The film's sound is probably close to what would have been heard in theaters of its day, here reproduced via Dolby Digital 1.0 monaural. It is commendably clear, with almost no background noise unless turned up to unnecessarily high volume. The dynamic and frequency ranges are limited, as expected, but the all-important midrange is well defined and thankfully free of the hardness that sometimes accompanies older soundtracks.

I was surprised that WB executives were able to find as many bonus items as they did to complement the movie. First, there are two radio broadcasts of the show, one for the Lux Radio Theater (October 10, 1949) with Grant and Irene Dunne, and a second for the Screen Directors Playhouse (June 9, 1950) with Grant and Betsy Drake. Next, there's a vintage cartoon, "The House of Tomorrow," that contains a couple of cute gags. And then there's a Cary Grant trailer gallery containing trailers for ten of Grant's films: "Mr. Blandings Builds His Dream House," "North By Northwest," "Night and Day," "The Bachelor and the Bobby-Soxer," "Bringing Up Baby," "My Favorite Wife," "Destination Tokyo," "Gunga Din," "Arsenic and Old Lace," and "The Philadelphia Story." The extras conclude with twenty-five scene selections; English as the only spoken language; and English, French, and Spanish subtitles.

Parting Thoughts:
I hope I've made it obvious that I like "Mr. Blandings Builds His Dream House" a lot.

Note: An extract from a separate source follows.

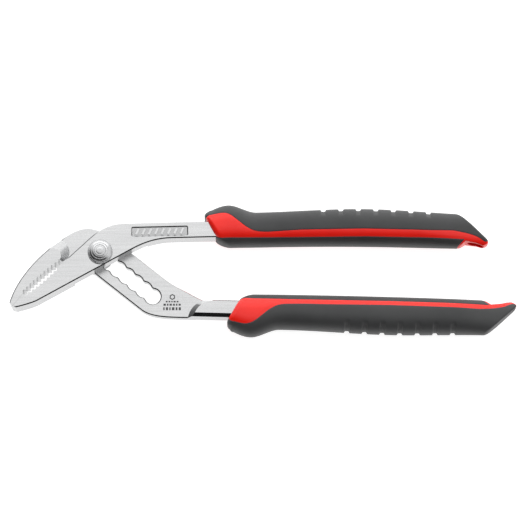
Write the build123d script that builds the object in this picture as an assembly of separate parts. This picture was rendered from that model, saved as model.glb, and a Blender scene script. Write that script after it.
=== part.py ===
from build123d import *

import math
import os

# Tongue and groove pliers, 250 mm class, lying flat with the jaws closed.
#
# Row frame, millimetres: the pivot axis is the Z axis and Z = 0 is the plane the pliers lie on.
# +X runs from the pivot to the grips, and +Y towards the front lever's grip.
# The slotted lever carries the upper jaw and the lower grip.  The front lever laps over it and
# carries the lower jaw and the upper grip.  A double-D pin, keyed in the front lever, seats in one
# of the scallops of the slot, and slides to the next one when the handles stand wide open.

# ---- driving dimensions -------------------------------------------------------------------
# pivot stack, from the resting plane up
PIN_HEAD_T = 1.8            # flat rear head of the pin
PIN_HEAD_R = 5.6
PIN_HEAD_BEVEL = 0.4
WASHER_T = 0.6
WASHER_R = 5.4
FACE_GAP = 0.05             # running gap between faces that slide on each other
PLATE_T = 4.5               # slotted plate
LAP_T = 7.0                 # front lever where it laps over the plate
JAW_T = 10.0                # both jaws
BAR_T = 8.8                 # bare steel between the plate and the grips

# slot and pin
SLOT_ANGLE = -38.8          # direction in which the pin moves to open the jaws
SLOT_STEPS = 6              # seven seats
SLOT_PITCH = 5.6
SEAT_R = 4.0                # scallop that a seat is made of
SLOT_NECK = 6.6             # clear width between opposite cusps
PIN_CLEARANCE = 0.05
PIN_ACROSS_FLATS = 6.4
OPEN_ANGLE = 60.0           # handles this wide: the pin's flats line up with the slot
STUD_R = 3.0
STUD_LENGTH = 2.0
DOME_R = 6.2
DOME_H = 3.0
DOME_RIM_H = 0.8
DOME_SEAT_GAP = 0.02
DOME_CROWN = 0.29           # shares of the dome's radius: flat crown, turned rings
DOME_RINGS = (0.46, 0.66)
RING_GROOVE_R = 0.16

# jaws, measured along the bite from its tip (t) and square to it (m, + towards the upper jaw)
BITE_ANGLE = 42.3
BITE_LENGTH = 35.7
BITE_ROOT = (-16.9, -3.9)
TIP_LENGTH = 7.8            # smooth stretch at the tips that closes fully
TIP_RISE = 1.2
CLOSED_GAP = 0.06
TEETH = 11
TEETH_START = 8.4
TEETH_END = 34.2
TOOTH_DEPTH = 1.1
LOWER_TEETH_M = 0.3         # crests of the lower jaw's teeth, before their sag
UPPER_TEETH_M = (1.5, 1.3)  # the upper jaw's, at the first and last tooth
LOWER_SAG = 0.8
UPPER_SAG = 0.6
JAW_DEPTH = 10.0            # depth of the upper jaw at its root
JAW_BACK = ((34.0, 1.0), (27.8, 0.99), (16.5, 0.855), (7.1, 0.58), (0.4, 0.24))   # t, share of the depth
BITE_BACK = 42.0            # t at which the jaw's back runs into the head

# levers
PLATE_LEFT = 9.0            # slot axis to the plate's jaw-side edge
PLATE_RIGHT = 10.7          # slot axis to the plate's handle-side edge
PLATE_LEFT_RUN = (4.2, 33.6)    # straight stretch of each edge, along the slot
PLATE_RIGHT_RUN = (11.0, 32.5)
HEAD_CURVE = ((6.5, 9.4), (-1.4, 13.1), (-6.7, 14.2), (-13.5, 12.4))
ROOT_SWEEP = (6.6, -4.4)        # from the bite's root to the curve round the slot's front end
THROAT_CURVE = ((50.5, -22.7), (44.4, -19.4))
FRONT_BACK_CURVE = ((-8.8, 3.85), (-1.3, 10.5), (5.7, 13.9), (14.8, 14.9))
FRONT_THROAT_CURVE = ((36.0, 7.25), (24.6, 5.4), (15.2, 1.1))
FRONT_CHIN_CURVE = ((-30.5, -24.8), (-35.5, -26.8), (-41.3, -28.4))
BAR_RUN = (-20.0, -8.0)         # s at which the slotted bar's outer and inner edges turn straight
JAW_BOSS = (((-22.0, 2.2), 6.8), ((-23.4, -1.9), 3.9))      # nose centre and radius, foot and top
BAR_BOSS = (((55.0, -34.0), 12.0), ((56.0, -34.0), 9.2))
JAW_STEP_T = 30.0               # the slotted lever's jaw is full depth below this t
BAR_STEP_X = 48.0               # and its bar beyond this x
JAW_STEP_R = 19.5           # the front lever's jaw is full depth outside this radius
BAR_STEP_R = 24.0
EDGE_BEVEL = 0.5
BACK_BEVEL = 1.0            # slope of the steps on the back faces, run per rise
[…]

I liked it the first time I saw it on TV in the 1950s and again this latest time I watched it on DVD. It is not a film classic, to be sure, but it is lighthearted, throwaway fun that bears up well to repeat viewing.

The movie may be purchased on its own or in a Warner Brothers box set, "The Cary Grant Signature Collection," with four other Grant features: "Destination Tokyo," "Night and Day," "The Bachelor and the Bobby-Soxer," and "My Favorite Wife." None of these may be counted among Grant's very best films, but they do show off his range of talents.